Ethical dimensions of dynamic pricing were little considered. During the Reagan era in corporate America, fairness considerations were perceived as weak and insignificant (Mueller, 2004). The dominating logic of Chicago economics, emphasizing free markets and rationality, added to this trend. From a customer perspective, dynamic prices were acceptable with a significant discount and reasonable restrictions (Kimes 1994). More recently, the ethics of dynamic pricing have been debated more (Elegido, 2011; Gerlick & Liozu, 2020; Haws & Bearden, 2006; Nunan & Di Domenico, 2022; Seele et al., 2021; Selove, 2019).

In Japan and China, the implementation of dynamic pricing deviated from the pattern observed in North America and Europe.

1.2.4 Dynamic pricing in Japan

In Japan, the adoption of dynamic pricing has been slow despite the exchange of ideas with Western countries and Japanese researchers studying in the West.

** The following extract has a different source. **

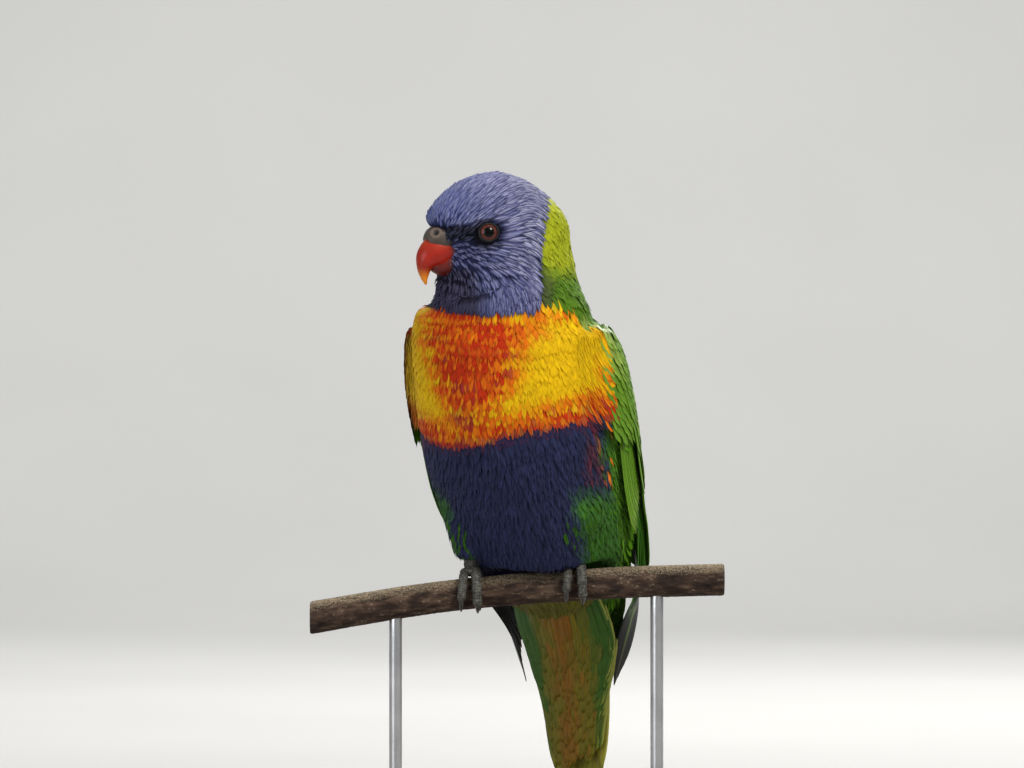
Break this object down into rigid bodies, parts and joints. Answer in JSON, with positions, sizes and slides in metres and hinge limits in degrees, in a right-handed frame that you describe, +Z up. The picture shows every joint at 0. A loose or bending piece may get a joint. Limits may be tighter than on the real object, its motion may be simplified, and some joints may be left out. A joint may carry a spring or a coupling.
{
  "type": "rainbow lorikeet model",
  "caption": "Life-size still model of a rainbow lorikeet gripping a cut perch, wings folded and head turned, on a round display stand with two rods.",
  "frame": {"origin": "middle of the underside of the stand's round base", "axes": "+Z up; the perch runs along X; the breast faces -Y and 24 degrees towards -X, and the head is turned further that way"},
  "size_m": [0.1612, 0.128, 0.2802],
  "materials": {
    "head_feathers": "matt",
    "green_feathers": "matt",
    "breast_feathers": "matt",
    "tail_feathers": "matt",
    "eye": "gloss",
    "bill": "satin",
    "bare_skin": "matt",
    "claw": "satin",
    "bark": "rough bark",
    "stand_wood": "satin",
    "stand_steel": "brushed"
  },
  "bodies": {
    "root": {"head": "head_feathers", "neck": "green_feathers", "torso": "breast_feathers", "thigh_left": "green_feathers", "thigh_right": "green_feathers", "wing_left": "green_feathers", "wing_right": "green_feathers", "tail": "tail_feathers", "eye_left": "eye", "eye_right": "eye", "upper_bill": "bill", "lower_bill": "bill", "cere": "bare_skin", "foot_left": "bare_skin", "foot_right": "bare_skin", "claw_left_1": "claw", "claw_left_2": "claw", "claw_left_3": "claw", "claw_left_4": "claw", "claw_right_1": "claw", "claw_right_2": "claw", "claw_right_3": "claw", "claw_right_4": "claw", "perch": "bark", "stand_base": "stand_wood", "stand_rod_left": "stand_steel", "stand_rod_right": "stand_steel"}
  },
  "joints": []
}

Japanese companies did not implement dynamic pricing mechanisms in the 1980s and 1990s. This was primarily due to government regulations limiting Japanese airlines’ ability to implement revenue management practices. However, after market deregulation in 2000, companies gradually began adopting revenue management and dynamic pricing in the 2000s (Eguchi & Belobaba, 2004). Influenced by their international counterparts, Japanese hotels have since adopted dynamic pricing. In the Japanese railway industry, dynamic pricing has yet to be implemented due to regulation and government approval required for rail prices. Despite discussions on the topic for a long time (Abe, 2007; Bugalia et al., 2021; Yasutomi, 2016), the government only began considering its implementation in 2021. Similarly, dynamic pricing mechanisms were only recently adopted in industries such as theme parks, parking lots, and sporting venues.[4]

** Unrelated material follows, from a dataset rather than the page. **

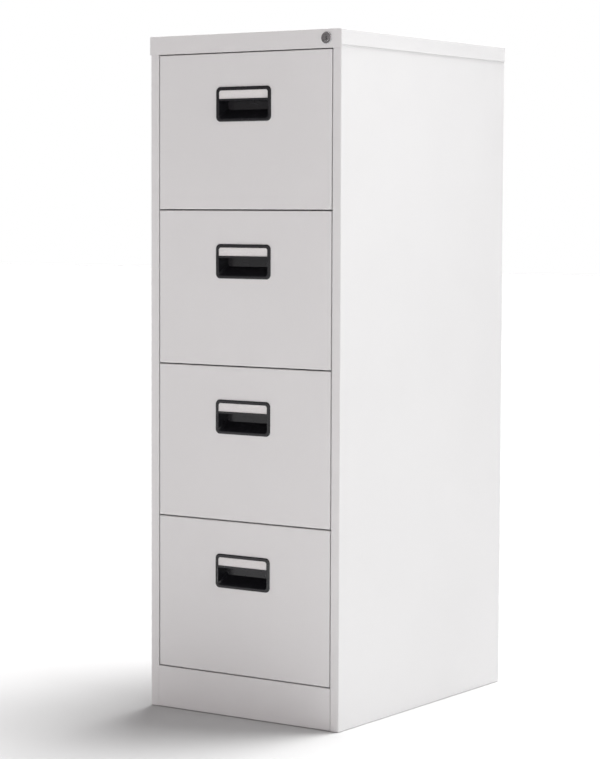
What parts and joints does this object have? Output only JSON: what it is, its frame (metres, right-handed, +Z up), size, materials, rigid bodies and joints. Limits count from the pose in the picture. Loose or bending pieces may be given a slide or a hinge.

1.2.5 Dynamic pricing in China

Dynamic prices were also slow to be adopted in China. Several factors contributed to this, including the new prosperity brought about by opening the Chinese market and the subsequent economic growth, which made dynamic pricing unnecessary. Additionally, there was a lack of knowledge regarding dynamic pricing techniques, which were primarily developed in the West. Furthermore, government regulations and price controls posed obstacles to implementing dynamic pricing (Yang, 2009; Yuan & Nie, 2020; Zheng & Liu, 2016). After the market was deregulated in 2000, airlines were the first industry in China to adopt revenue management systems and dynamic pricing. China Southern was the first to adopt revenue management in 2001, followed by China Eastern and Air China in 2003. Implementing dynamic pricing was not straightforward due to various challenges, including airlines’ lack of pricing power as resellers primarily sold tickets, government price controls, and knowledge limitations (Yang et al., 2009). The adoption of dynamic pricing and revenue management in the hotel industry in China was similarly delayed. Although some international hotel chains have implemented these practices, widespread adoption did not occur until recently (Li & Ma. 2017; Yang et al., 2009). In contrast, the railway industry still operates under government price regulations and has yet to implement dynamic pricing or revenue management.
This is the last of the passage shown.